'''

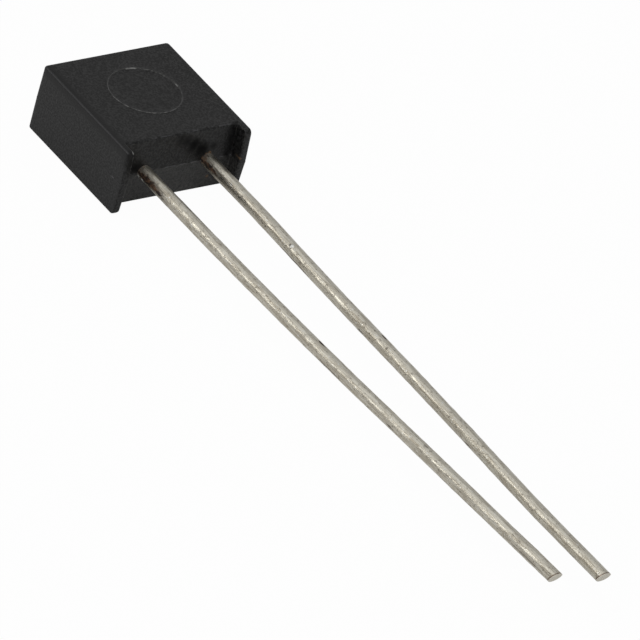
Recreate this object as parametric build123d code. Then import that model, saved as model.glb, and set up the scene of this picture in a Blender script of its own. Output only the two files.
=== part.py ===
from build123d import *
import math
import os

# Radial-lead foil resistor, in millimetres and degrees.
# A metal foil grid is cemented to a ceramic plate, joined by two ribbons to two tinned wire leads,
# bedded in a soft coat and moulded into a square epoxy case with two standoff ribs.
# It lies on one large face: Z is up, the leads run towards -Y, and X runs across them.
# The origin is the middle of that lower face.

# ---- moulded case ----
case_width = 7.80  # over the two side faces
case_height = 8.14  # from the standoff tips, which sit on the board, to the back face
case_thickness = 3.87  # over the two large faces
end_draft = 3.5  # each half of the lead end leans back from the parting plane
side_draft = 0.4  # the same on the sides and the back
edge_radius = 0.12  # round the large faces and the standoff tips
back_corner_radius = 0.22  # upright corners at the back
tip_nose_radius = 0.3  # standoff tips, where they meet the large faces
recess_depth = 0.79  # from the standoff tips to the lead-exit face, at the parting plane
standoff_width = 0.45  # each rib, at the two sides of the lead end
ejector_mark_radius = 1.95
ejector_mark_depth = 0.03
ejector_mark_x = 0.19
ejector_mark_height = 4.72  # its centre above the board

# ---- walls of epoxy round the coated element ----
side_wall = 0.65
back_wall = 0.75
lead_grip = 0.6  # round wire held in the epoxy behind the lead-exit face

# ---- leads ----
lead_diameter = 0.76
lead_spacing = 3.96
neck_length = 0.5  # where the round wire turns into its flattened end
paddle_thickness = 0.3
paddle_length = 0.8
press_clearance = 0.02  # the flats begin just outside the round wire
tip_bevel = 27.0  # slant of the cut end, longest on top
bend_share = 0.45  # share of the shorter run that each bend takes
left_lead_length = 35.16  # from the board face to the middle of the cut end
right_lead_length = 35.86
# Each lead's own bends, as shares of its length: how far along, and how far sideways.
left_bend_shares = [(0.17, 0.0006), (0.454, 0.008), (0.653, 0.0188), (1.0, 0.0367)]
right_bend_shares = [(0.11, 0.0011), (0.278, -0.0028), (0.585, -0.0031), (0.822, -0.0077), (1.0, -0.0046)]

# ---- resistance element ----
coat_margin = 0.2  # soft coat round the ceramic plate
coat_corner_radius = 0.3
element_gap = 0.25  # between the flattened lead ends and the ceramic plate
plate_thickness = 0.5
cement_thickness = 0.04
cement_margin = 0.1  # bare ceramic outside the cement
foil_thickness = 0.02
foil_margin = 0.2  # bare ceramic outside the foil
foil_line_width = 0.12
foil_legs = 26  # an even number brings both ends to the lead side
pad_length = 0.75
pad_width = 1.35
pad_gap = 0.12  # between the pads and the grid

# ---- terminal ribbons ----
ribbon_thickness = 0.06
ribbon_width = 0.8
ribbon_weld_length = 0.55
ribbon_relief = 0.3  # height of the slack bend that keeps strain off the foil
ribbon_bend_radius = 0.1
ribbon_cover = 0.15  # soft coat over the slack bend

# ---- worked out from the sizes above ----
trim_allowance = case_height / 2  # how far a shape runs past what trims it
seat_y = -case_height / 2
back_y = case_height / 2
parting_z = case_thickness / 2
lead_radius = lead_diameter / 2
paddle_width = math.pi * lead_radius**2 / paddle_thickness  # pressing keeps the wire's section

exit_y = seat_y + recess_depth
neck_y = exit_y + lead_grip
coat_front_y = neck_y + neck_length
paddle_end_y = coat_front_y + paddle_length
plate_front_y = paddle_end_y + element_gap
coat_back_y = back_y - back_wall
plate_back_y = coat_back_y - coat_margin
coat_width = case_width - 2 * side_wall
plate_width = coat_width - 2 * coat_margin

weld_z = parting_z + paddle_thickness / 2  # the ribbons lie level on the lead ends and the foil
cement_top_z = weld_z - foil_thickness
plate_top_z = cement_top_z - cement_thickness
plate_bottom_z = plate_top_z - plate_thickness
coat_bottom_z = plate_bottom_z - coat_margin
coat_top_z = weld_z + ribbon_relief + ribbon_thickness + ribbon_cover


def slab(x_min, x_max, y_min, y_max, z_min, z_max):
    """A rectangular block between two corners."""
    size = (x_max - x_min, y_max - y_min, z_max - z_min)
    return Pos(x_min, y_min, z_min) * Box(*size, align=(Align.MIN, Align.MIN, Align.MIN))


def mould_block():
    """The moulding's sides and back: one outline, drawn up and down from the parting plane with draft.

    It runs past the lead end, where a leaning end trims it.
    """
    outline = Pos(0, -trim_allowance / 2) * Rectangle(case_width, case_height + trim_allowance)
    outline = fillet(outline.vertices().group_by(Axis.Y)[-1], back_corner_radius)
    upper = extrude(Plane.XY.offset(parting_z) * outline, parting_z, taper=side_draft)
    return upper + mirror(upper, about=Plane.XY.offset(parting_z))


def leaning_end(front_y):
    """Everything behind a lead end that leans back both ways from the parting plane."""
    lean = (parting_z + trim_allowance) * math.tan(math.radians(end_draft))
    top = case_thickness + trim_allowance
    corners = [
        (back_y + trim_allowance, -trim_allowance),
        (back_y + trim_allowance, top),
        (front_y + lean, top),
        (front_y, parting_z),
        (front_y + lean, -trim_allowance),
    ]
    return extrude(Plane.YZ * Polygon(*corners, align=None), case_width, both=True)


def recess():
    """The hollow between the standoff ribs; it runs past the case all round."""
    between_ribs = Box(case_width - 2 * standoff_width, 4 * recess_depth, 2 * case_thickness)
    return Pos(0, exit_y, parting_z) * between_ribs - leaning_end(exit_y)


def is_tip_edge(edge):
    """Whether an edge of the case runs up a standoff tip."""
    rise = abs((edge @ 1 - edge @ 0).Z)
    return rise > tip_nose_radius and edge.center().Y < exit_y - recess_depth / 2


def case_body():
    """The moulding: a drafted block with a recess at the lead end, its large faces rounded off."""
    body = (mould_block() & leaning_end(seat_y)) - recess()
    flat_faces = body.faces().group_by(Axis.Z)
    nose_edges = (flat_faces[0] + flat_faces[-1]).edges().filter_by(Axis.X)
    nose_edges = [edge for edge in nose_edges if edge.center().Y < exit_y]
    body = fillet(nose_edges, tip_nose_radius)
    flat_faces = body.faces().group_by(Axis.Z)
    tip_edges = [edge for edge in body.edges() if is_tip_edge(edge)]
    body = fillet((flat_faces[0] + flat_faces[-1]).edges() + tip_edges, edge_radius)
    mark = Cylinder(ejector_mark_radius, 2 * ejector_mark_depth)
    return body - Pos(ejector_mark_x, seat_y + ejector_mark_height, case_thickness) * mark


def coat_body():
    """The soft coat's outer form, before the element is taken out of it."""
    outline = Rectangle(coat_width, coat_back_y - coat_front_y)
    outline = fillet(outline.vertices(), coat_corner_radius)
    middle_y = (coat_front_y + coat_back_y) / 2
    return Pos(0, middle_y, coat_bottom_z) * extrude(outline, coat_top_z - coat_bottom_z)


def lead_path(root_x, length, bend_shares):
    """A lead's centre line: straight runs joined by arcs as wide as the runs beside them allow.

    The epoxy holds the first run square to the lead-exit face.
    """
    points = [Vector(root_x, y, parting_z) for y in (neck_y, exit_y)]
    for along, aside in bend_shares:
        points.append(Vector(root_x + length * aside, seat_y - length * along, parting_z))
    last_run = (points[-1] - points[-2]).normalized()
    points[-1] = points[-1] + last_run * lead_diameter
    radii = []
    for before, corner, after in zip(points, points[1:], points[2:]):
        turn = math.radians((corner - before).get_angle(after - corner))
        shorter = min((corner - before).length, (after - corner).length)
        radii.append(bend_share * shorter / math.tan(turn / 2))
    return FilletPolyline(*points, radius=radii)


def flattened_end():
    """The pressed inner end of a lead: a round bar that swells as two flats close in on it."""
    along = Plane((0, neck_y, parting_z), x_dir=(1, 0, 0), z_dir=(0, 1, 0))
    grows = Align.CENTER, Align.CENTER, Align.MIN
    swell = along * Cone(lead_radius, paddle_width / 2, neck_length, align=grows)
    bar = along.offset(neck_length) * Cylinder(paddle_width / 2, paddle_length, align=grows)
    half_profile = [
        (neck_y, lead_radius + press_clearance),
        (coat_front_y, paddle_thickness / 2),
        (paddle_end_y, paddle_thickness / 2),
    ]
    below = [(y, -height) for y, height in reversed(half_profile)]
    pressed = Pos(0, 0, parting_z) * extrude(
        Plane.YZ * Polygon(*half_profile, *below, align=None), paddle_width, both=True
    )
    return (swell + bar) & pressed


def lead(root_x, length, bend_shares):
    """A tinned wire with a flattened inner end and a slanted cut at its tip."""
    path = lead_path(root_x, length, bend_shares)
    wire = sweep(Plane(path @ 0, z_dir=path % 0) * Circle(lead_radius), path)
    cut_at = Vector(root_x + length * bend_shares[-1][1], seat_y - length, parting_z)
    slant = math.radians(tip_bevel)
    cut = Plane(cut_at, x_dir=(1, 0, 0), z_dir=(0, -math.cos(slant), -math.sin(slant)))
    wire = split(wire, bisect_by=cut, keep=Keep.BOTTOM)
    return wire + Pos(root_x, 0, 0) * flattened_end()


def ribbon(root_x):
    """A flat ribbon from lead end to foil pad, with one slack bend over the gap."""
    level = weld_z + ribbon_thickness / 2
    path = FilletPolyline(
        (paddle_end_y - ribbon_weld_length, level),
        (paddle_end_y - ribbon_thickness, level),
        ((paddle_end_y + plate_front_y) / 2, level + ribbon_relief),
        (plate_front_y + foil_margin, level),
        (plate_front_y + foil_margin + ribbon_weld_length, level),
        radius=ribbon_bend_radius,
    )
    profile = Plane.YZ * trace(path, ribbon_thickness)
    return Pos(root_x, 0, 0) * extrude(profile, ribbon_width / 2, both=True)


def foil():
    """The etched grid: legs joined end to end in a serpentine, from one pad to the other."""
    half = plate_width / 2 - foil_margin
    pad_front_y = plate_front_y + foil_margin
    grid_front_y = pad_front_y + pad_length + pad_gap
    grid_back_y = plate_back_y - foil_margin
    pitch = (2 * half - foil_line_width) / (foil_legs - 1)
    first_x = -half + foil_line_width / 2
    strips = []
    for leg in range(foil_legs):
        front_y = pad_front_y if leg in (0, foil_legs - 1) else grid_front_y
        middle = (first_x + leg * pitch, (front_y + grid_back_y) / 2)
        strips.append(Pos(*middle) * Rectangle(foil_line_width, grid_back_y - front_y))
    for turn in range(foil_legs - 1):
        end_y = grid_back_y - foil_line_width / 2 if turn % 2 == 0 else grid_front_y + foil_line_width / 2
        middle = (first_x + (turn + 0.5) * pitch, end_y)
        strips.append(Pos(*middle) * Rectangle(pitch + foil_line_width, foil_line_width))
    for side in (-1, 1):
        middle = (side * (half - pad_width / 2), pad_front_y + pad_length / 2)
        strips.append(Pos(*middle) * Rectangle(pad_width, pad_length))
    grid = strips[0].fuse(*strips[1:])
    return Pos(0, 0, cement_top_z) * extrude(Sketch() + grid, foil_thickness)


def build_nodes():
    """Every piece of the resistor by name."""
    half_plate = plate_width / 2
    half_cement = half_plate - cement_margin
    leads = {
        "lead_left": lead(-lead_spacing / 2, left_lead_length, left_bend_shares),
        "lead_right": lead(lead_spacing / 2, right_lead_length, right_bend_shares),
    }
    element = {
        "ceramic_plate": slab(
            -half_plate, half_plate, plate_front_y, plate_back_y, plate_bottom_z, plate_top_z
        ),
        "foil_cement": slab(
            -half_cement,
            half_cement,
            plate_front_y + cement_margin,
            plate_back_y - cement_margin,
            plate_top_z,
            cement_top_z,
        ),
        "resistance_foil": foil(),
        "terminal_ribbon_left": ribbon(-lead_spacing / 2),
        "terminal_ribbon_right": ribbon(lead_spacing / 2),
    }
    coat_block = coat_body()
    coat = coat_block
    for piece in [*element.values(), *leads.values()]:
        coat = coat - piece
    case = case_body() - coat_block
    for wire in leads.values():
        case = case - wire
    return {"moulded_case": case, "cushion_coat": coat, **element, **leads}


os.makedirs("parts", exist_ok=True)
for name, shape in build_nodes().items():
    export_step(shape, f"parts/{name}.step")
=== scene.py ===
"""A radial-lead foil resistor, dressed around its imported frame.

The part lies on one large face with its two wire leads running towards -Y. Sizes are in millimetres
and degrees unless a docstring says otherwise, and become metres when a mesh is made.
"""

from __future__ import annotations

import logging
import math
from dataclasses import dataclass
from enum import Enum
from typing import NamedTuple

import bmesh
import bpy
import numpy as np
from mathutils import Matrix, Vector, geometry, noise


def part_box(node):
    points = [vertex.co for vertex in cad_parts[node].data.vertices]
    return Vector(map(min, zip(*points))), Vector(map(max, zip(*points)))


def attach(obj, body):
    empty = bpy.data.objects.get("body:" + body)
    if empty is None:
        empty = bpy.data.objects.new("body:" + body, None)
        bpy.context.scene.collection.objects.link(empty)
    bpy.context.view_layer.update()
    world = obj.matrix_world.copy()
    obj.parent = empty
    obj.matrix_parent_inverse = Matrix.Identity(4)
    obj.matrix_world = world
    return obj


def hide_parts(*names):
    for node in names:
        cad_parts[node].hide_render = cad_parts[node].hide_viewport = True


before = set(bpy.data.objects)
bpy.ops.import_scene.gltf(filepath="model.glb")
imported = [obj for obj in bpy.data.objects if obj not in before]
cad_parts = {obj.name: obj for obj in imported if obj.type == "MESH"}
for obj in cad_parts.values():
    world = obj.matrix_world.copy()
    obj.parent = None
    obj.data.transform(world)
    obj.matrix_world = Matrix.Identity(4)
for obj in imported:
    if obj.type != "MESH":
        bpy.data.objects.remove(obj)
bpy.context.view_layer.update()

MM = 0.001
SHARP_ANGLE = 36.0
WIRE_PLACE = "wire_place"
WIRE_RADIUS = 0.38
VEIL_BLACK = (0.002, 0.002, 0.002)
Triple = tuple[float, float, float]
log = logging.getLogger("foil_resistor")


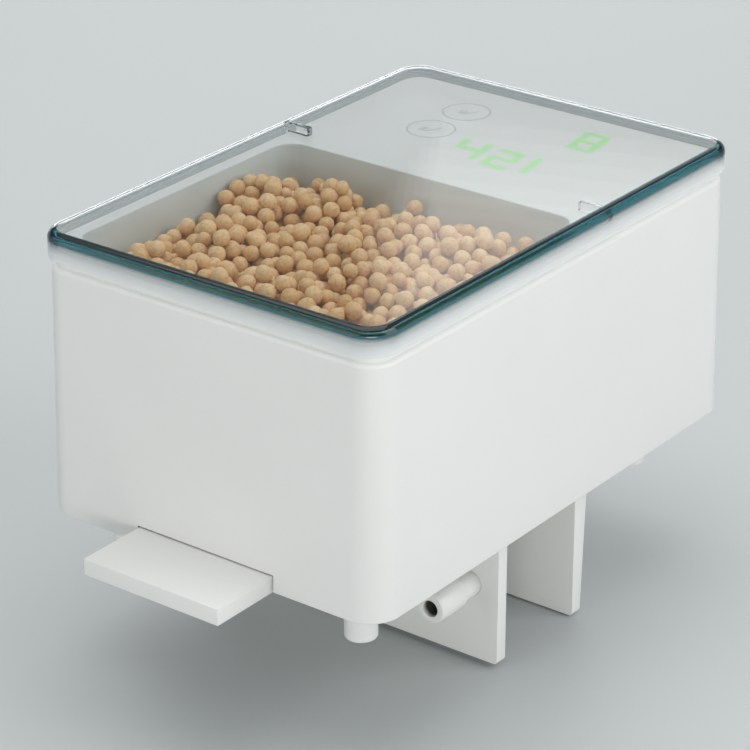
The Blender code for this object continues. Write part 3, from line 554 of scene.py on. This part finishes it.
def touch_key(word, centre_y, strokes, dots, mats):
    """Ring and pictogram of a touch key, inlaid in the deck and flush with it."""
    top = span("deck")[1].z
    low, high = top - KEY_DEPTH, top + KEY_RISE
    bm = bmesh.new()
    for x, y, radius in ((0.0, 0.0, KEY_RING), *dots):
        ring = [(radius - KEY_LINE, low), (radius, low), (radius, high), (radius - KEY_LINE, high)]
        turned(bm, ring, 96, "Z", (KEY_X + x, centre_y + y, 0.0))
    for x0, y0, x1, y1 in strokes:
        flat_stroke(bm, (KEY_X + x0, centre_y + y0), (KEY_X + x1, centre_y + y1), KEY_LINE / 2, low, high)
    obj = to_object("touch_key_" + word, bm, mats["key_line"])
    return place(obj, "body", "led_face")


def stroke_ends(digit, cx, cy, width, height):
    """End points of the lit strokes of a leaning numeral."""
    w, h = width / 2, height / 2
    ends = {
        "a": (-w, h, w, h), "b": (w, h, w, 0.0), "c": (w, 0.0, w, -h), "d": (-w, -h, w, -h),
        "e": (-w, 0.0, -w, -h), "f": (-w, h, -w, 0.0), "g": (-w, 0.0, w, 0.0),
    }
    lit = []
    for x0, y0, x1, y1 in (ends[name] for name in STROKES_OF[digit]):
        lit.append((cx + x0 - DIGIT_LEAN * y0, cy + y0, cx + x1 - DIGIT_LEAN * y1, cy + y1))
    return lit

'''

» THE TASK: Copy every line of the records above, starting with the first, up to and including the line containing "# The origin".

» FINAL RESULT:
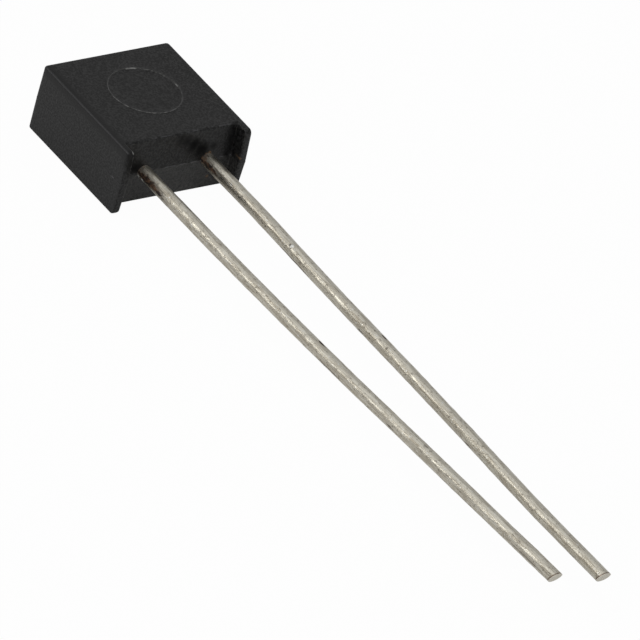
Recreate this object as parametric build123d code. Then import that model, saved as model.glb, and set up the scene of this picture in a Blender script of its own. Output only the two files.
=== part.py ===
from build123d import *
import math
import os

# Radial-lead foil resistor, in millimetres and degrees.
# A metal foil grid is cemented to a ceramic plate, joined by two ribbons to two tinned wire leads,
# bedded in a soft coat and moulded into a square epoxy case with two standoff ribs.
# It lies on one large face: Z is up, the leads run towards -Y, and X runs across them.
# The origin is the middle of that lower face.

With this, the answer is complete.